Short task | Write the material out again in full, exactly.

┌─ Stored data

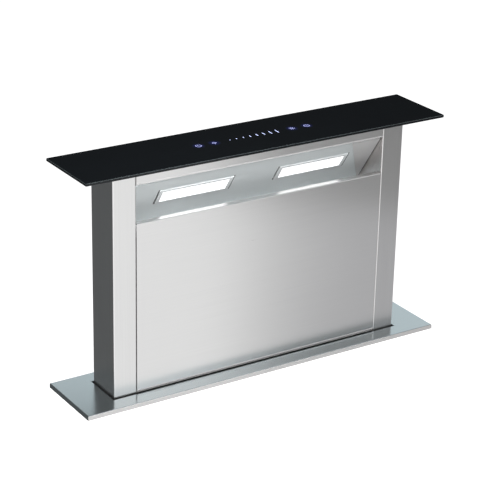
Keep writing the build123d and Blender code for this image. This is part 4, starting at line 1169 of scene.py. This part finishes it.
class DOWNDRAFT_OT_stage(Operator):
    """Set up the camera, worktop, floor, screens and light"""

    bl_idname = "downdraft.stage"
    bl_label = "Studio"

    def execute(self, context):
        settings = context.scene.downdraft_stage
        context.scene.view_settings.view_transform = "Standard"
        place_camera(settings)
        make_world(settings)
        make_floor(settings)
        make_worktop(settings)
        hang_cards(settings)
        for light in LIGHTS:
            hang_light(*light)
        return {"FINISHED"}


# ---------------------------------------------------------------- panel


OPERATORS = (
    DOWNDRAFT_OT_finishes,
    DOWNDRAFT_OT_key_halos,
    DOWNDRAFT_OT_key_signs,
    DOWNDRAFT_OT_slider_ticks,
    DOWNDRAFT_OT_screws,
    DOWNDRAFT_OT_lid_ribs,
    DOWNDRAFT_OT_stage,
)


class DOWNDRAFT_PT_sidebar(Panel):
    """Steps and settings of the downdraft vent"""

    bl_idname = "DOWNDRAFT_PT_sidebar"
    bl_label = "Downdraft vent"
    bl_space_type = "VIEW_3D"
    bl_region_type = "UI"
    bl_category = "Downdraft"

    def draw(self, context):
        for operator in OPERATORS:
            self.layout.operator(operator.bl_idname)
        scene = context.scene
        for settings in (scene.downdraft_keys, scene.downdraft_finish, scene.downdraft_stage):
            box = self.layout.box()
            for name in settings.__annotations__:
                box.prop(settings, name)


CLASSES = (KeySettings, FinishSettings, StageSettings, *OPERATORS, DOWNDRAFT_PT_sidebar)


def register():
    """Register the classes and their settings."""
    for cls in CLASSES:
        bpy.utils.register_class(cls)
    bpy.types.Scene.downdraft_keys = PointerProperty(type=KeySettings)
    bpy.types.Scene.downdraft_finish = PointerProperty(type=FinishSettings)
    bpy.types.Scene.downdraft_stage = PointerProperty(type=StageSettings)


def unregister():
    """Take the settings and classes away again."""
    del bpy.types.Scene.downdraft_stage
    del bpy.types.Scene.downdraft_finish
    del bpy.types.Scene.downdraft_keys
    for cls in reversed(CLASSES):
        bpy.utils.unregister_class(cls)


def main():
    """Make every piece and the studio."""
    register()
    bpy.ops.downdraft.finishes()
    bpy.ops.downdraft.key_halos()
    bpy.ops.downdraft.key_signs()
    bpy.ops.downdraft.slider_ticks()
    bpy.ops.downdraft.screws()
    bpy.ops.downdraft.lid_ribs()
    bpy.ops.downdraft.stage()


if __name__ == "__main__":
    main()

└─

Written reply |
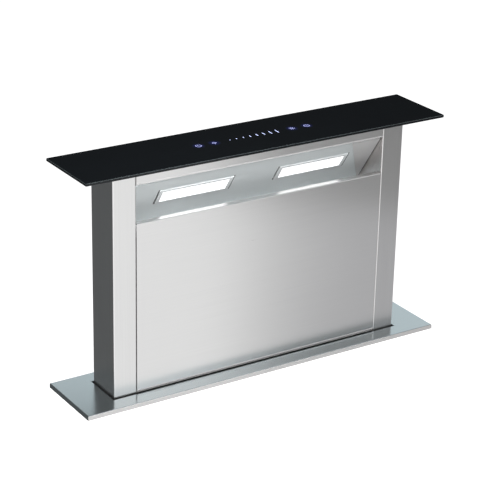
Keep writing the build123d and Blender code for this image. This is part 4, starting at line 1169 of scene.py. This part finishes it.
class DOWNDRAFT_OT_stage(Operator):
    """Set up the camera, worktop, floor, screens and light"""

    bl_idname = "downdraft.stage"
    bl_label = "Studio"

    def execute(self, context):
        settings = context.scene.downdraft_stage
        context.scene.view_settings.view_transform = "Standard"
        place_camera(settings)
        make_world(settings)
        make_floor(settings)
        make_worktop(settings)
        hang_cards(settings)
        for light in LIGHTS:
            hang_light(*light)
        return {"FINISHED"}


# ---------------------------------------------------------------- panel


OPERATORS = (
    DOWNDRAFT_OT_finishes,
    DOWNDRAFT_OT_key_halos,
    DOWNDRAFT_OT_key_signs,
    DOWNDRAFT_OT_slider_ticks,
    DOWNDRAFT_OT_screws,
    DOWNDRAFT_OT_lid_ribs,
    DOWNDRAFT_OT_stage,
)


class DOWNDRAFT_PT_sidebar(Panel):
    """Steps and settings of the downdraft vent"""

    bl_idname = "DOWNDRAFT_PT_sidebar"
    bl_label = "Downdraft vent"
    bl_space_type = "VIEW_3D"
    bl_region_type = "UI"
    bl_category = "Downdraft"

    def draw(self, context):
        for operator in OPERATORS:
            self.layout.operator(operator.bl_idname)
        scene = context.scene
        for settings in (scene.downdraft_keys, scene.downdraft_finish, scene.downdraft_stage):
            box = self.layout.box()
            for name in settings.__annotations__:
                box.prop(settings, name)


CLASSES = (KeySettings, FinishSettings, StageSettings, *OPERATORS, DOWNDRAFT_PT_sidebar)


def register():
    """Register the classes and their settings."""
    for cls in CLASSES:
        bpy.utils.register_class(cls)
    bpy.types.Scene.downdraft_keys = PointerProperty(type=KeySettings)
    bpy.types.Scene.downdraft_finish = PointerProperty(type=FinishSettings)
    bpy.types.Scene.downdraft_stage = PointerProperty(type=StageSettings)


def unregister():
    """Take the settings and classes away again."""
    del bpy.types.Scene.downdraft_stage
    del bpy.types.Scene.downdraft_finish
    del bpy.types.Scene.downdraft_keys
    for cls in reversed(CLASSES):
        bpy.utils.unregister_class(cls)


def main():
    """Make every piece and the studio."""
    register()
    bpy.ops.downdraft.finishes()
    bpy.ops.downdraft.key_halos()
    bpy.ops.downdraft.key_signs()
    bpy.ops.downdraft.slider_ticks()
    bpy.ops.downdraft.screws()
    bpy.ops.downdraft.lid_ribs()
    bpy.ops.downdraft.stage()


if __name__ == "__main__":
    main()